Cette crise ne fut pas sans conséquence pour le rugby à XV en France. Le rugby à 13 lui, professionnel, en profite pour se développer en récupérant les joueurs lassés du système amateur du rugby à 15.
Au niveau international, a France a été exclu du Tournoi des 5 Nations de 1931 après que les nations anglophones aient annoncé refuser jouer contre la France, voulant appuyer la volonté d’amateurisme.
Il fallut attendre 1946 pour que le XV de France rejoigne à nouveau le Tournoi des 5 Nations.
La professionnalisation est venue de l’hémisphère Sud. Les pays comme la Nouvelle-Zélande ou l’Australie sont déjà les nations dominantes du rugby. Ces pays ont une économie fragile. Il est donc indispensable pour eux de rentrer dans un air de professionnalisme. Commercialiser le rugby par le développement des médias notamment était un plus que ces nations ne pouvait pas écarter.

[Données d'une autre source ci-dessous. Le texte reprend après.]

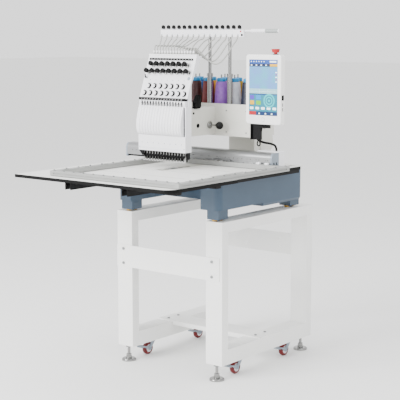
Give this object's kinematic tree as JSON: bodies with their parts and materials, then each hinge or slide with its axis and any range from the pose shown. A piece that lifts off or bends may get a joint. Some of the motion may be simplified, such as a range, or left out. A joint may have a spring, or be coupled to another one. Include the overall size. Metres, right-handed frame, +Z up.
{
  "type": "embroidery machine",
  "caption": "Single-head multi-needle embroidery machine with pantograph table, thread stand and touch panel on a wheeled tube-steel stand.",
  "frame": {"origin": "on the floor, under the middle of the whole machine", "axes": "+X to the machine right as its user sees it, +Y to its back, +Z up; the user stands on the -Y side"},
  "size_m": [0.868, 1.107, 1.396],
  "materials": {
    "stand_white": "powder coat",
    "zinc_steel": "zinc plated",
    "base_blue": "satin enamel",
    "table_laminate": "satin laminate",
    "black_metal": "black finish",
    "black_plastic": "moulded",
    "arm_beige": "satin enamel",
    "polished_steel": "polished",
    "beam_aluminium": "anodised",
    "grey_metal": "satin",
    "cover_white": "moulded gloss",
    "core_cyan": "moulded",
    "thread": "wound thread",
    "tube_clear": "translucent",
    "tablet_white": "moulded gloss",
    "screen_glass": "display glass",
    "red_plastic": "moulded gloss",
    "red_rubber": "cast polyurethane"
  },
  "bodies": {
    "machine": {"base_casting": "base_blue", "bed_arm": "arm_beige", "bobbin_case": "polished_steel", "castor_plates": "zinc_steel", "column_casting": "arm_beige", "cone_cores": "core_cyan", "cone_threads": "thread", "cross_box": "arm_beige", "fasteners": "zinc_steel", "needle_case_rail": "polished_steel", "needle_plate": "polished_steel", "stand_cross_channel": "stand_white", "stand_cross_plates": "stand_white", "stand_side_frame_left": "stand_white", "stand_side_frame_right": "stand_white", "table_edge_band": "black_plastic", "table_panels": "table_laminate", "table_supports": "black_metal", "tablet_bracket": "black_metal", "thread_guides": "black_plastic", "thread_stand_posts": "polished_steel", "thread_stand_rail": "cover_white", "thread_stand_sleeves": "grey_metal", "upper_arm": "arm_beige", "y_rails": "black_metal"},
    "foot_front_left": {"levelling_foot_front_left": "polished_steel"},
    "castor_front_left": {"castor_fork_front_left": "grey_metal"},
    "wheel_front_left": {"castor_wheel_front_left": "red_rubber"},
    "foot_front_right": {"levelling_foot_front_right": "polished_steel"},
    "castor_front_right": {"castor_fork_front_right": "grey_metal"},
    "wheel_front_right": {"castor_wheel_front_right": "red_rubber"},
    "foot_rear_left": {"levelling_foot_rear_left": "polished_steel"},
    "castor_rear_left": {"castor_fork_rear_left": "grey_metal"},
    "wheel_rear_left": {"castor_wheel_rear_left": "red_rubber"},
    "foot_rear_right": {"levelling_foot_rear_right": "polished_steel"},
    "castor_rear_right": {"castor_fork_rear_right": "grey_metal"},
    "wheel_rear_right": {"castor_wheel_rear_right": "red_rubber"},
    "beam": {"x_beam": "beam_aluminium", "beam_drive": "grey_metal", "x_motor_cover": "cover_white"},
    "pantograph": {"x_carriage": "beam_aluminium", "pantograph_frame": "beam_aluminium"},
    "hook": {"rotary_hook": "polished_steel"},
    "main_shaft": {"main_shaft_knob": "black_plastic"},
    "needle_case": {"needle_case_body": "cover_white", "take_up_cover": "cover_white", "tension_board": "cover_white", "tension_knobs": "black_plastic", "check_spring_rings": "polished_steel", "thread_guide_strips": "black_metal", "needle_bars": "polished_steel", "presser_feet": "polished_steel", "thread_tubes": "tube_clear"},
    "needle_bar": {"active_needle_bar": "polished_steel"},
    "presser_foot": {"active_presser_foot": "polished_steel"},
    "tablet": {"tablet_housing": "tablet_white", "tablet_fittings": "black_plastic", "tablet_screen": "screen_glass"},
    "home_button": {"home_button": "tablet_white"},
    "emergency_stop": {"emergency_stop": "red_plastic"}
  },
  "joints": [
    {"name": "foot_front_left_screw", "type": "slide", "parent": "machine", "child": "foot_front_left", "axis": [0, 0, 1], "range_m": [-0.02, 0.02]},
    {"name": "castor_front_left_swivel", "type": "hinge", "parent": "machine", "child": "castor_front_left", "pos_m": [-0.208, 0.0755, 0.058], "axis": [0, 0, 1], "continuous": true},
    {"name": "wheel_front_left_spin", "type": "hinge", "parent": "castor_front_left", "child": "wheel_front_left", "pos_m": [-0.208, 0.0535, 0.027], "axis": [1, 0, 0], "continuous": true},
    {"name": "foot_front_right_screw", "type": "slide", "parent": "machine", "child": "foot_front_right", "axis": [0, 0, 1], "range_m": [-0.02, 0.02]},
    {"name": "castor_front_right_swivel", "type": "hinge", "parent": "machine", "child": "castor_front_right", "pos_m": [0.26, 0.0755, 0.058], "axis": [0, 0, 1], "continuous": true},
    {"name": "wheel_front_right_spin", "type": "hinge", "parent": "castor_front_right", "child": "wheel_front_right", "pos_m": [0.26, 0.0535, 0.027], "axis": [1, 0, 0], "continuous": true},
    {"name": "foot_rear_left_screw", "type": "slide", "parent": "machine", "child": "foot_rear_left", "axis": [0, 0, 1], "range_m": [-0.02, 0.02]},
    {"name": "castor_rear_left_swivel", "type": "hinge", "parent": "machine", "child": "castor_rear_left", "pos_m": [-0.208, 0.4205, 0.058], "axis": [0, 0, 1], "continuous": true},
    {"name": "wheel_rear_left_spin", "type": "hinge", "parent": "castor_rear_left", "child": "wheel_rear_left", "pos_m": [-0.208, 0.3985, 0.027], "axis": [1, 0, 0], "continuous": true},
    {"name": "foot_rear_right_screw", "type": "slide", "parent": "machine", "child": "foot_rear_right", "axis": [0, 0, 1], "range_m": [-0.02, 0.02]},
    {"name": "castor_rear_right_swivel", "type": "hinge", "parent": "machine", "child": "castor_rear_right", "pos_m": [0.26, 0.4205, 0.058], "axis": [0, 0, 1], "continuous": true},
    {"name": "wheel_rear_right_spin", "type": "hinge", "parent": "castor_rear_right", "child": "wheel_rear_right", "pos_m": [0.26, 0.3985, 0.027], "axis": [1, 0, 0], "continuous": true},
    {"name": "beam_y", "type": "slide", "parent": "machine", "child": "beam", "axis": [0, 1, 0], "range_m": [-0.165, 0.12]},
    {"name": "pantograph_x", "type": "slide", "parent": "beam", "child": "pantograph", "axis": [1, 0, 0], "range_m": [-0.15, 0.15]},
    {"name": "main_shaft_turn", "type": "hinge", "parent": "machine", "child": "main_shaft", "pos_m": [0.063, 0.1345, 0.992], "axis": [1, 0, 0], "continuous": true},
    {"name": "hook_turn", "type": "hinge", "parent": "machine", "child": "hook", "pos_m": [0.003, -0.0195, 0.793], "axis": [0, 1, 0], "continuous": true},
    {"name": "colour_change", "type": "slide", "parent": "machine", "child": "needle_case", "axis": [1, 0, 0], "range_m": [-0.0592, 0.148]},
    {"name": "needle_stroke", "type": "slide", "parent": "needle_case", "child": "needle_bar", "axis": [0, 0, 1], "range_m": [-0.0238, 0]},
    {"name": "presser_stroke", "type": "slide", "parent": "needle_case", "child": "presser_foot", "axis": [0, 0, 1], "range_m": [-0.0235, 0]},
    {"name": "tablet_tilt", "type": "hinge", "parent": "machine", "child": "tablet", "pos_m": [0.307, 0.1625, 1.048], "axis": [1, 0, 0], "range_deg": [-15, 20]},
    {"name": "home_button_press", "type": "slide", "parent": "tablet", "child": "home_button", "axis": [0, 1, 0], "range_m": [0, 0.0012], "stiffness_N_per_m": 300},
    {"name": "emergency_stop_press", "type": "slide", "parent": "tablet", "child": "emergency_stop", "axis": [0, 0, -1], "range_m": [0, 0.004], "stiffness_N_per_m": 600}
  ],
  "couplings": [
    {"joint": "hook_turn", "follows": "main_shaft_turn", "ratio": 2},
    {"joint": "presser_stroke", "follows": "needle_stroke", "ratio": 0.97}
  ]
}
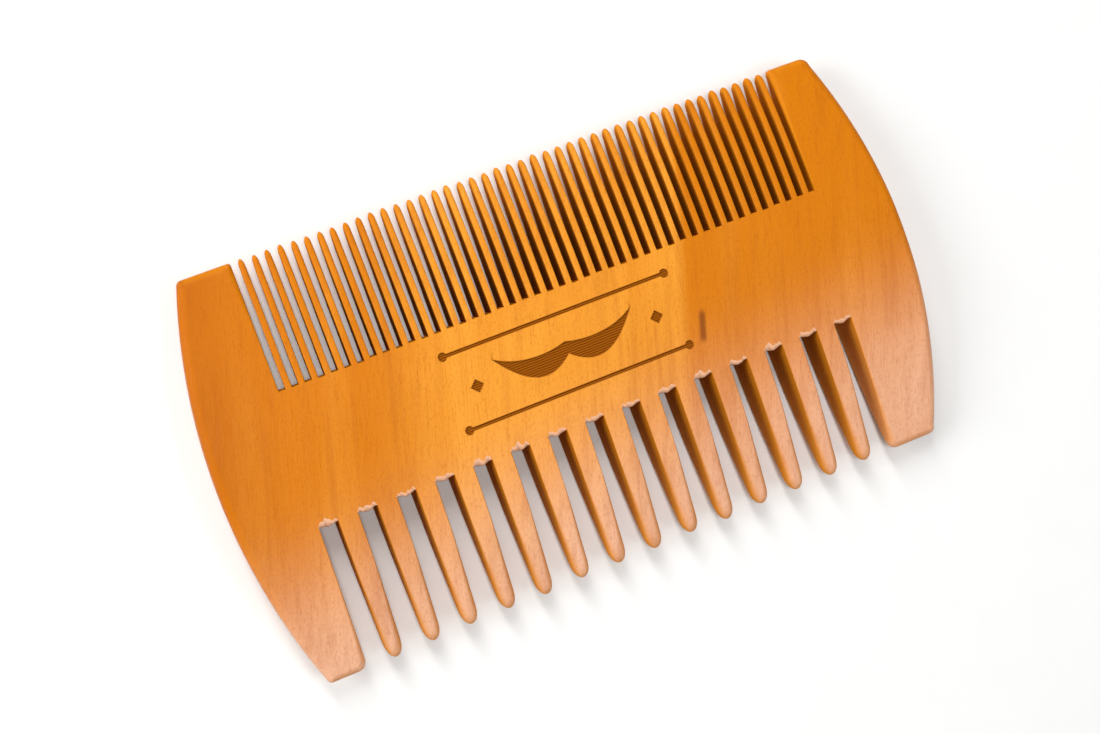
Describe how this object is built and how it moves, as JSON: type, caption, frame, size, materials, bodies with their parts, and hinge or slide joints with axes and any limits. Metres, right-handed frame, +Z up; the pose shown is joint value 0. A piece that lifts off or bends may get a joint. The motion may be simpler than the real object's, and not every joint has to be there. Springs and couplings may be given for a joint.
{
  "type": "beard comb",
  "caption": "Double-sided wooden beard comb with fine teeth along one edge, coarse teeth along the other, solid guards at both convex ends and a burnt emblem on the spine.",
  "frame": {"origin": "on the underside, at the middle of the comb's length and width", "axes": "+X along the comb, +Y towards the fine teeth, +Z up through the board's thickness"},
  "size_m": [0.1, 0.0554, 0.007],
  "materials": {
    "board_wood": "satin oiled pear wood",
    "coarse_wood": "satin oiled pear wood, paler towards the coarse tips"
  },
  "bodies": {
    "root": {"spine": "board_wood", "left_guard": "board_wood", "right_guard": "board_wood", "fine_tooth_01": "board_wood", "fine_tooth_02": "board_wood", "fine_tooth_03": "board_wood", "fine_tooth_04": "board_wood", "fine_tooth_05": "board_wood", "fine_tooth_06": "board_wood", "fine_tooth_07": "board_wood", "fine_tooth_08": "board_wood", "fine_tooth_09": "board_wood", "fine_tooth_10": "board_wood", "fine_tooth_11": "board_wood", "fine_tooth_12": "board_wood", "fine_tooth_13": "board_wood", "fine_tooth_14": "board_wood", "fine_tooth_15": "board_wood", "fine_tooth_16": "board_wood", "fine_tooth_17": "board_wood", "fine_tooth_18": "board_wood", "fine_tooth_19": "board_wood", "fine_tooth_20": "board_wood", "fine_tooth_21": "board_wood", "fine_tooth_22": "board_wood", "fine_tooth_23": "board_wood", "fine_tooth_24": "board_wood", "fine_tooth_25": "board_wood", "fine_tooth_26": "board_wood", "fine_tooth_27": "board_wood", "fine_tooth_28": "board_wood", "fine_tooth_29": "board_wood", "fine_tooth_30": "board_wood", "fine_tooth_31": "board_wood", "fine_tooth_32": "board_wood", "fine_tooth_33": "board_wood", "fine_tooth_34": "board_wood", "fine_tooth_35": "board_wood", "fine_tooth_36": "board_wood", "fine_tooth_37": "board_wood", "fine_tooth_38": "board_wood", "fine_tooth_39": "board_wood", "fine_tooth_40": "board_wood", "fine_tooth_41": "board_wood", "fine_tooth_42": "board_wood", "fine_tooth_43": "board_wood", "coarse_tooth_01": "coarse_wood", "coarse_tooth_02": "coarse_wood", "coarse_tooth_03": "coarse_wood", "coarse_tooth_04": "coarse_wood", "coarse_tooth_05": "coarse_wood", "coarse_tooth_06": "coarse_wood", "coarse_tooth_07": "coarse_wood", "coarse_tooth_08": "coarse_wood", "coarse_tooth_09": "coarse_wood", "coarse_tooth_10": "coarse_wood", "coarse_tooth_11": "coarse_wood", "coarse_tooth_12": "coarse_wood", "coarse_tooth_13": "coarse_wood", "coarse_tooth_14": "coarse_wood"}
  },
  "joints": []
}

À partir de 1987, date de la première Coupe du Monde, le rugby se professionnalise la-bas. Rupert Murdoch, actuel propriétaire du journal The Sun ou The New York post, propose alors aux nations néo-zélandaises, australiennes et sud-afriquennes 550 millions de dollars par an de droits TV exclusifs. Ce qui leurs permettraient de créer une compétition, entre ces trois sélections, avec un diffuseur de chaînes. C’est le début de la commercialisation du rugby.
Le professionnalisme introduit par la commercialisation du rugby finira par se diffuser dans l’hémisphère Nord. Il changera même les règles de ce sport. Les règles sont modifiées pour favoriser l’attaque et donc le spectacle, dans le but de séduire les chaînes de télévisions. Les mi-temps sont même rallongées pour laisser plus de temps au pub…
Alors lorsque certains s’expriment encore aujourd’hui pour valoriser le rugby en tant que sport qui a su faire face à l’appel de l’argent contrairement au football, on a le droit d’esquisser un sourire quand on sait que l’argent a su modifier les règles même de ce sport.